Tuesday, July 28, 2015

Hi. It's me. April Rose.

Hi. It's me. April Rose. I know I haven't blogged in the past four months. So yeah. Here goes.

Let me start off by saying I don't want to be a hypocrite. If you follow me on twitter, you'll know how I feel about mental illness. I've probably even blogged about it here. But just in case you don't, I'll say it again.

Mental illness should be treated like any other physical illness. Mental illness is a type of physical illness because it involves the brain. Last time I checked, the brain is an organ, and hence physical. Mental illness has a huge stigma, a stigma it doesn't deserve. If you break your leg, you don't hide it from the people around you. You let them sign your cast. They *want* to sign your cast. They want to hear the story of how you broke it jogging in place (which, by the way, is exactly how I broke mine five years ago). And then, when you have physical therapy, you have no problem saying, "Hey, my leg isn't fully healed, but this here doctor's gonna give me some exercises to make it better."

That's what mental illness should be. That's what I want it to be. So yeah. Here goes. This is the part where I try not to be a hypocrite. Okay. This is hard. It shouldn't be, but it is. I don't know how you're going to judge me.

No more stalling. I'm just going to say it.

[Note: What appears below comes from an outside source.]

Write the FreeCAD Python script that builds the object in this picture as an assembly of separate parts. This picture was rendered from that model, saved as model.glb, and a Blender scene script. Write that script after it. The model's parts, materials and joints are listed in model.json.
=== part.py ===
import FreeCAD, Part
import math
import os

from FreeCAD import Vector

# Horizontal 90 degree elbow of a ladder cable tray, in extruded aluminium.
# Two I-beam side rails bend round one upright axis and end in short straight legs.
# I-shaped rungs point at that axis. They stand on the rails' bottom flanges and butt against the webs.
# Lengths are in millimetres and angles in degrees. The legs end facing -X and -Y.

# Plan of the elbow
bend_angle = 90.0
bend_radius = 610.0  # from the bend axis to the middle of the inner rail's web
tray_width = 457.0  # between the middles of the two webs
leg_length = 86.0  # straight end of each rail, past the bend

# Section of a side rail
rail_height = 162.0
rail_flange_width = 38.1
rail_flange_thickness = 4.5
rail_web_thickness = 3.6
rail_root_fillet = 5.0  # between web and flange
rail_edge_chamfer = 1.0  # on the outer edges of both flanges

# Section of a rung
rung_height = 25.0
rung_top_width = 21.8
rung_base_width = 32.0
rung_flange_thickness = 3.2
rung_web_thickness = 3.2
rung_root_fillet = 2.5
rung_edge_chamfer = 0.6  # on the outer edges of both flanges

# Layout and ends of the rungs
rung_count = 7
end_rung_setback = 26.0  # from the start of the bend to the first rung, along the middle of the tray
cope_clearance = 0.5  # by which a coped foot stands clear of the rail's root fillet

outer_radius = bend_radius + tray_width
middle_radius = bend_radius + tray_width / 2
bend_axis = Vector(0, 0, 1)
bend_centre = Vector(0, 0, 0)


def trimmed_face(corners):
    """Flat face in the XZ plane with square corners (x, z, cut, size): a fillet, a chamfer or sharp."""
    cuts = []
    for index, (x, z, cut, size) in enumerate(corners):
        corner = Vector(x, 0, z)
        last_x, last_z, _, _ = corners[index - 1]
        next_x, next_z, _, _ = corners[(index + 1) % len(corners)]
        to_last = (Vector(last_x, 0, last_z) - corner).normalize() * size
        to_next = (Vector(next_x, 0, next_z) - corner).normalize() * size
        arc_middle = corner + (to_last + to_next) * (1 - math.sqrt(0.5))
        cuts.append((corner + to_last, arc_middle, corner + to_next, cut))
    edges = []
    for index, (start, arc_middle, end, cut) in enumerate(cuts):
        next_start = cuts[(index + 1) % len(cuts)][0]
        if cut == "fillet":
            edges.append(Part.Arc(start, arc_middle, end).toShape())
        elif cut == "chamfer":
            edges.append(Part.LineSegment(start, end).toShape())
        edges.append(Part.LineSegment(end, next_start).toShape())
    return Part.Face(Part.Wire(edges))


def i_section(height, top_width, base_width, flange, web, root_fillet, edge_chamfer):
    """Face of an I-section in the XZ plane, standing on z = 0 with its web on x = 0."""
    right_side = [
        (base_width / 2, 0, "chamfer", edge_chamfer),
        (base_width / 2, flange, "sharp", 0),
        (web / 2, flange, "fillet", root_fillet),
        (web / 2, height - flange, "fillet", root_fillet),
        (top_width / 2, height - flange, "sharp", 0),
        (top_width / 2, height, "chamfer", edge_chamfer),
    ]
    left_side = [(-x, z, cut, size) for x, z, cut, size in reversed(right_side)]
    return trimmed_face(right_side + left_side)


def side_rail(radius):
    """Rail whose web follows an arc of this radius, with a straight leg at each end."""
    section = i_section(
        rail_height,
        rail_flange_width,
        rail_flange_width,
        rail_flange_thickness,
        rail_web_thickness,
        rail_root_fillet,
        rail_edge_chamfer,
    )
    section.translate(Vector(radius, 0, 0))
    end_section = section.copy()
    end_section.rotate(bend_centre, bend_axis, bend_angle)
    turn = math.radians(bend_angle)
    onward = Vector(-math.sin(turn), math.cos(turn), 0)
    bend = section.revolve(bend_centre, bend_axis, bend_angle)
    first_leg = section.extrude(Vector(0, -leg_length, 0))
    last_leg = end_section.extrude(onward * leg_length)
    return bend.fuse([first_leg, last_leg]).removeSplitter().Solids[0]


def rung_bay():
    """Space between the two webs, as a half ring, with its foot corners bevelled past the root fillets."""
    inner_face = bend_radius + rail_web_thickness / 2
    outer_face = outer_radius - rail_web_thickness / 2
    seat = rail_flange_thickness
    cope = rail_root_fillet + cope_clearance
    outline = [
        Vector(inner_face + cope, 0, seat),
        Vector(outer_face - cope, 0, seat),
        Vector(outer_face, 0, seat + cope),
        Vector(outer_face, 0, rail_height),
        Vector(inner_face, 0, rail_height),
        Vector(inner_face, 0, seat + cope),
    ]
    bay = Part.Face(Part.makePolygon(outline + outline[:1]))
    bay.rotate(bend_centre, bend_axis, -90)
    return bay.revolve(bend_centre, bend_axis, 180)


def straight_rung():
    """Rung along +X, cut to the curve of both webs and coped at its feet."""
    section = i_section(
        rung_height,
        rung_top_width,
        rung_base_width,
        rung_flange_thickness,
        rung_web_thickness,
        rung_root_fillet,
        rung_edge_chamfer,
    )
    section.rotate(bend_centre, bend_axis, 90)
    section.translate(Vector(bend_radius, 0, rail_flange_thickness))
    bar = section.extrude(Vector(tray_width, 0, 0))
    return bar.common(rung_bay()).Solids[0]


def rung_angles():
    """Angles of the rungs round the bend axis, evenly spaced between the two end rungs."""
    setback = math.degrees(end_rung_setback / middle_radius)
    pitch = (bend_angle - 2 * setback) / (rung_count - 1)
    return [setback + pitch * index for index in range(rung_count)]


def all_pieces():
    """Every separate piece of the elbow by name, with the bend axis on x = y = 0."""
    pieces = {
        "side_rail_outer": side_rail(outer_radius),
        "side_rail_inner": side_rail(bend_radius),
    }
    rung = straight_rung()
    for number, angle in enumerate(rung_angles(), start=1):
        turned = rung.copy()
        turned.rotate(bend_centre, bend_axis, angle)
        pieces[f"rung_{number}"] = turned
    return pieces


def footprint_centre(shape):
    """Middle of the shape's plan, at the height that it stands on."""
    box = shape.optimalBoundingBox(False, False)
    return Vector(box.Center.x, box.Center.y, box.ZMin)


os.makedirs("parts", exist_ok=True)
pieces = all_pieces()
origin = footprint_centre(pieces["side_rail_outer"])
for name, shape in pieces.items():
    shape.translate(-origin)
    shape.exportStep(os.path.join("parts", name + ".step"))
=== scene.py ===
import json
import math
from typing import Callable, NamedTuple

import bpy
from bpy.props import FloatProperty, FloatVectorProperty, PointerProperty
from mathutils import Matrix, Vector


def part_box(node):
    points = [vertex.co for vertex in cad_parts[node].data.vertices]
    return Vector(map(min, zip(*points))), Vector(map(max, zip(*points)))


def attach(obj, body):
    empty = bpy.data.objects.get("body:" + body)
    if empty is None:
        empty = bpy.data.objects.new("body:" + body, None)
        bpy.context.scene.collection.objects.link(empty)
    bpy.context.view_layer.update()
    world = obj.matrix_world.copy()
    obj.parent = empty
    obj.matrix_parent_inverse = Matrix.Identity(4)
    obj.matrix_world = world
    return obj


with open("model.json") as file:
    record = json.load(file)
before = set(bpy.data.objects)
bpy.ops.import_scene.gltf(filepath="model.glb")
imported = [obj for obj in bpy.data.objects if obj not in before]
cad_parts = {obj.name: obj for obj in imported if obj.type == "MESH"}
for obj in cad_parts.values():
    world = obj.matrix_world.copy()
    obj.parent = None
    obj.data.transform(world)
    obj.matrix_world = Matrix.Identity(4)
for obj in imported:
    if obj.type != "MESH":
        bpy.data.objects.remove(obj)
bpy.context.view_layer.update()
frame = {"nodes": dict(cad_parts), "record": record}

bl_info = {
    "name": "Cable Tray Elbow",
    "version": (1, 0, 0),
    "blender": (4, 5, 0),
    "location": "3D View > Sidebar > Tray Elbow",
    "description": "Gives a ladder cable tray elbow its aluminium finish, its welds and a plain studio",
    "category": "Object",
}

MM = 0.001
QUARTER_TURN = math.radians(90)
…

Tomorrow I start a program called partial hospitalization. It's now officially in my medical records. My chart says I have a "mood disorder." Depression, to be exact. I already knew this. You already knew it. It's just...I don't know how much I should share, but if my "mood disorder" is anything like a broken leg, then I should be okay with sharing it with you. Right?

Then why is it so hard?

Okay. I'm going to do it. My doctors are worried about me. They are worried about my safety. They're afraid I might do something to hurt myself. And...they might be right. I don't think I'd do anything like that. My logical self says I'd never do anything that'd ultimately end up hurting my family or my friends. But my brain isn't working exactly like it should, either, and I'm not sure if I can trust it anymore.

For the next two weeks, I'm going to enter intensive group therapy, five days a week, from nine am til three pm. And I'm scared. I have no clue what's in store for me. I've never faced a situation where telling the truth is so necessary, yet so possibly damning. There's a possibility that the truth might land me somewhere for a few days, maybe longer, where I won't even be able to come home. I don't know.

And that's not the only thing that has me worried. I don't know anything about what I'm getting myself into. I don't know who I'm going to meet. I don't know if the hospital will let me use my cell phone. Hell, I don't even know if I'm supposed to bring a lunch.

Why am I telling you this? It's because mental illness needs to be normalized. I should feel just as comfortable telling you about this as I would about my broken leg (which is an embarrassingly funny story, a story worth laughing about). Some day, I want this to be a story worth laughing about too (well, maybe not laughing, but I should feel comfortable talking about it). But it can't be, not until we normalize mental illness.

So I'm going to do this. I'm going to do this because, as scary as it might be, the bone still needs to be set.

Just please: don't hate. Don't think this lessens my ability to be a good teacher, a good writer, a good mother and wife, a good person. And for the people who know me, who are hearing about this for the first time in this blog post: before you get angry at me or judge me for this, know that you'd feel just fine learning about a broken leg this way.